India Bets $1.1 Billion on AI as Tech Giants Descend on Mumbai Summit
India announced a $1.1 billion state-backed venture capital fund for artificial intelligence and advanced manufacturing startups this week, as the country hosts a four-day AI Impact Summit drawing executives from OpenAI, Anthropic, Google, Microsoft, and Nvidia to Mumbai.
The summit, which expects 250,000 visitors through Friday, represents India's most aggressive push yet to position itself as a global AI hub—even as venture capitalists at the event warn that the country's massive IT services sector faces potential obsolescence from the very technology being celebrated.
The fund announcement came as OpenAI CEO Sam Altman revealed that India now accounts for more than 100 million weekly active ChatGPT users, second only to the United States. Altman also said Indians represent the largest student user base for ChatGPT globally, underscoring the country's role as both a major AI consumer market and talent pool.
Alphabet CEO Sundar Pichai, Anthropic CEO Dario Amodei, Google DeepMind CEO Demis Hassabis, and Reliance Chairman Mukesh Ambani are among the attendees. India's Prime Minister Narendra Modi is scheduled to deliver a speech with French President Emmanuel Macron on Thursday.
The summit has already catalyzed significant deal activity. Blackstone acquired a majority stake in Indian AI infrastructure startup Neysa as part of a $600 million equity fundraise, with participation from Teachers' Venture Growth, TVS Capital, 360 ONE Asset, and Nexus Venture Partners. Neysa plans to raise an additional $600 million in debt and deploy more than 20,000 GPUs to support AI workloads.
Separately, Bengaluru-based C2i, which develops power solutions for data centers, raised $15 million in a Series A round led by Peak XV, with participation from Yali Deeptech and TDK Ventures. The investment reflects growing recognition that AI infrastructure requires not just computing power but also energy solutions to support it.
Yet even as India courts AI investment, prominent voices at the summit delivered sobering warnings about the technology's impact on the country's economic engine. Vinod Khosla, founder of Khosla Ventures, told the Hindustan Times that industries like IT services and business process outsourcing "can almost completely disappear" within five years because of AI. He referenced the potential impact on 250 million young Indians, though his full comments were cut off in available reports.
HCL CEO Vineet Nayyar echoed these concerns, stating that Indian IT companies will need to focus on turning profits rather than being job creators—a significant shift for an industry that has long positioned itself as a major employer. His comments come as Indian IT stocks have declined amid growing fears that AI will disrupt the services sector that has been central to India's economic rise.

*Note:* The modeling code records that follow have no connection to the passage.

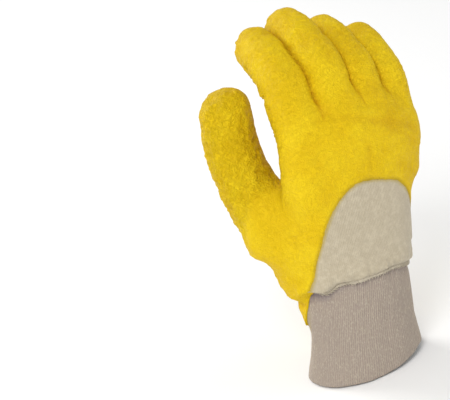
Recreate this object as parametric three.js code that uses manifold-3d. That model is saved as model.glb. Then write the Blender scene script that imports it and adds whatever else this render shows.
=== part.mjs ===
// A right-hand work glove: a cotton jersey back, a rib-knit wrist cuff and a latex coat
// dipped over the fingers, thumb, palm and part of the cuff. It keeps the shape of the
// relaxed hand that it is worn on, and it is hollow from the cuff's mouth to the fingertips.
// Frame: millimetres, +Z from the cuff's mouth towards the fingers, +Y out of the palm,
// -X towards the thumb, origin at the centre of the cuff's mouth.
import * as THREE from "three";
import { mergeVertices } from "three/addons/utils/BufferGeometryUtils.js";
import Module from "manifold-3d";

const wasm = await Module();
wasm.setup();

// Driving dimensions, in millimetres unless the note says degrees.
const cuffLength = 62; // from the hem to the wrist seam
const cuffHemWidth = 81; // outside, across the hand
const cuffHemDepth = 57; // outside, back to palm
const cuffTopWidth = 71;
const cuffTopDepth = 52;
const cuffWaist = 1.2; // how far the cuff draws in at half its length
const cuffWall = 2.6; // double rib knit
const ribDepth = 0.5; // how far a rib stands over the groove beside it
const seamArch = 6; // how far the wrist seam climbs over the back and over the palm
const palmLength = 99; // from the wrist seam to the knuckles
const handWidth = 96; // inside, across the knuckles
const handDepth = 33; // inside, at the knuckles
const fingerLength = 120; // the middle finger, from its root in the palm, inside
const fingerWidth = 22.5; // the middle finger at its root, inside
const fingerDepth = 23.5;
const thumbLength = 112; // from the root in the palm to the tip, inside
const thumbWidth = 30; // at the thumb's second joint, inside
const coatWall = 2.2; // jersey with its latex coat
const jerseyWall = 1.5; // bare jersey
const tongueWall = 1.1; // latex that ran over the cuff
const tongueLength = 36; // how far it ran below the seam
const fitGap = 0.3; // clearance between pieces that meet
const gloveLean = 8; // degrees that the hand leans over the hem, to the little finger

// How finely the surfaces are divided.
const palmSides = 36;
const palmRings = 14;
const fingerSides = 16;
const fingerRings = 13;
const thumbRings = 15;
const webRings = 6;
const ribCount = 60;
const cuffRings = 5;
const outlineSteps = 44;

// The palm from the seam up, a row for each section. Height is a share of palmLength,
// width and depth are shares of handWidth and handDepth, the centre's shifts are shares
// of the same two, tilt is the section's turn towards the palm in degrees, and drop is
// how far its two edges fall below its middle, as a share of palmLength.
const palmSections = [
  { height: 0.07, width: 0.81, depth: 1.74, shiftX: -0.045, shiftY: 0.14, tilt: 0, drop: 0 },
  { height: 0.2, width: 0.83, depth: 1.64, shiftX: -0.045, shiftY: 0.1, tilt: 0, drop: 0 },
  { height: 0.45, width: 0.87, depth: 1.32, shiftX: -0.04, shiftY: -0.02, tilt: 0, drop: 0.01 },
  { height: 0.72, width: 0.93, depth: 1.1, shiftX: -0.035, shiftY: -0.12, tilt: 0, drop: 0.03 },
  { height: 0.92, width: 0.975, depth: 0.96, shiftX: -0.03, shiftY: -0.16, tilt: 4, drop: 0.06 },
  { height: 1.04, width: 0.92, depth: 0.78, shiftX: -0.03, shiftY: -0.12, tilt: 12, drop: 0.08 },
  { height: 1.1, width: 0.84, depth: 0.5, shiftX: -0.03, shiftY: -0.06, tilt: 18, drop: 0.09 },
];

// The fingers, a row for each. The root's place is in shares of handWidth, handDepth and
// palmLength, length in shares of fingerLength and girth in shares of fingerWidth and
// fingerDepth. The bends are in degrees at the knuckle and the two joints beyond it, and
// spread is the lean in degrees towards the thumb.
const fingers = [
  {
    // index
    x: -0.395, y: -0.17, z: 0.71, length: 0.95, girth: 1.09,
    knuckleBend: 28, middleBend: 27, endBend: 17, spread: -1,
  },
  {
    // middle
    x: -0.12, y: -0.22, z: 0.75, length: 0.99, girth: 1.04,
    knuckleBend: 28, middleBend: 30, endBend: 18, spread: 0.5,
  },
  {
    // ring
    x: 0.13, y: -0.2, z: 0.72, length: 0.9, girth: 1.0,
    knuckleBend: 26, middleBend: 31, endBend: 19, spread: -1,
  },
  {
    // little
    x: 0.35, y: -0.1, z: 0.62, length: 0.84, girth: 0.91,
    knuckleBend: 22, middleBend: 30, endBend: 18, spread: -2,
  },
];
const jointPlaces = [0.19, 0.56, 0.8]; // the three bends, in shares of the finger's length
const bendSpan = 0.22; // the share of the length over which one joint bends
const bendSteps = 40; // how many short steps a finger's curve is summed from
const fingerGirths = [
  { along: 0.0, girth: 0.92 },
  { along: 0.22, girth: 0.98 },
  { along: 0.4, girth: 1.0 },
  { along: 0.56, girth: 1.04 },
  { along: 0.68, girth: 1.0 },
  { along: 0.8, girth: 1.01 },
  { along: 1.0, girth: 0.98 },
];

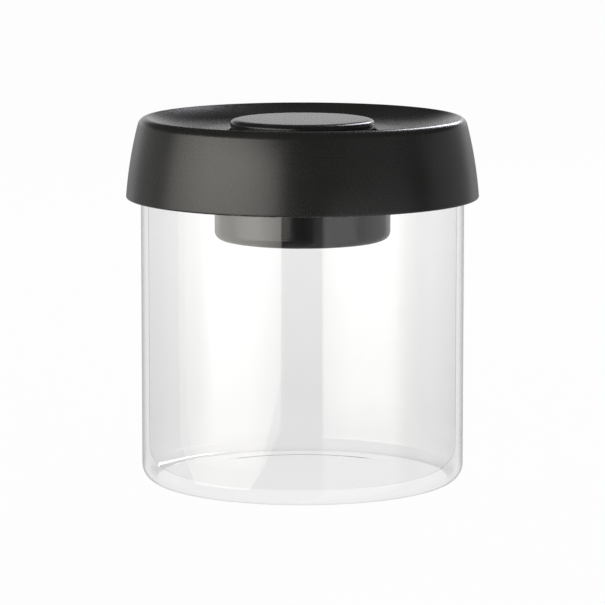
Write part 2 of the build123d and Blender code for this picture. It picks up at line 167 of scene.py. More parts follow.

The tension at the summit captures a broader dilemma for finance leaders: the same AI capabilities that promise efficiency gains also threaten to upend established business models and labor markets. For India, the stakes are particularly high. The country's IT services industry has been a cornerstone of its modern economy, and the prospect of AI rendering much of that work obsolete raises questions about how quickly the new AI-focused investments can offset potential job losses.
The presence of major AI labs and cloud providers suggests they view India as critical infrastructure territory—both for its engineering talent and its massive user base. Whether India's $1.1 billion bet can transform the country from an AI consumer market into an AI innovation hub remains the central question as the summit continues through the week.